Saturday, April 01, 2006

(Edina, MN) Tear-Down City

by Tom Bozzo

It's been three months since we've been up here, and in the meanwhile the mid-sixties ranch with walkout basement across the street from my mother-in-law's house of the same genus was (mostly) destroyed and is in the process of being rebuilt.

The contractor's sign in the yard advertises the project as a "complete home renovation," which based on this site appears to be a term of art with some legal meaning that permits a more relaxed permit approval process than a wholesale tear-down would involve. As you'll see when we get back home and I upload the pictures, this is classic case of divergence between the law's letter and spirit. The only piece of the original house that will have survived the renovation is a wall between the garage and the rest of the house.

From my mother-in-law's description, this may even be a radical case of a fix-and-flip, as the owners are reportedly in the real-estate trade. Draw such conclusions as you will from the observation that the presumed owners pulled up this morning to check on the state of the project in a red Escalade.

We'll see what long-term interest rates look like by the time the job is completed.
not clear why you care. so someone decided to take out an old house and put up a new one. so what? and if they can fix it and flip it, again, so what? you sound as if you think this is evil. why?
It would be easy to overstate how much I care, Anon., the post notwithstanding. I don't fool myself that the buyers might have given what they've spent on the purchase plus the difference between a milder renovation and a tear-down to charity. It's not evil, just excessive.
There is a house in my neighborhood that has essentially been replaced. Only they did it in the oddest fashion. First they lifted whole thing and poured a new foundation. Then they lowered it and completely gutted it. (They replaced nearly all the studs with new ones.) Next they replace the whole exterior: the shingles, the plywood backing, insulation, windows, etc. Then the roof, the whole roof, was replaced bit by bit. Now the exterior paint and the finish carpentry work are being done.
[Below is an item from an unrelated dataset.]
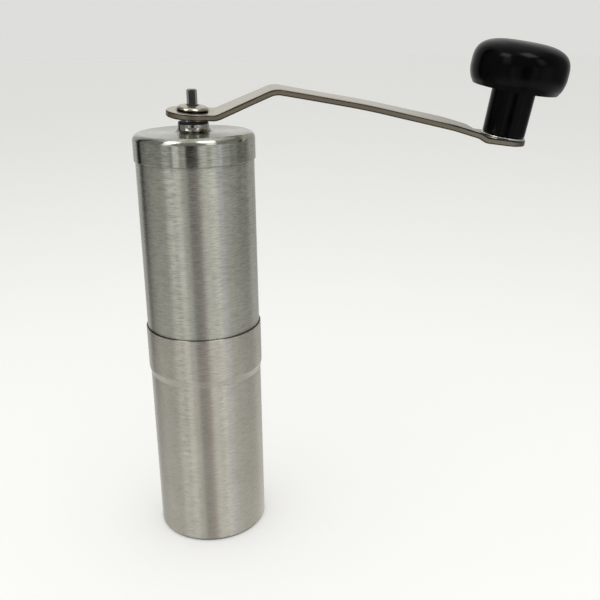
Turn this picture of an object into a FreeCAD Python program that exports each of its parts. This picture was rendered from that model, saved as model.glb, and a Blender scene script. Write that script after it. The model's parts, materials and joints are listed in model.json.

My guess for the complicated way they went about making a new house was the permit process and cost. (Maybe, too, to fly under the planning process for new construction radar.) I'm sure it'll be flipped...eventually.
I used to live in Edina, near the intersection of 62 and 169, in a very similar sort of house. It had been built in 1955, which you knew exactly since all of the kids from the family had written their names and the date in the concrete pour for the driveway. For me, the most notable thing about the house (besides the Frank Lloyd Wright-but-lazier style) was a long, narrow hallway in the basement which had about 9 closets in it.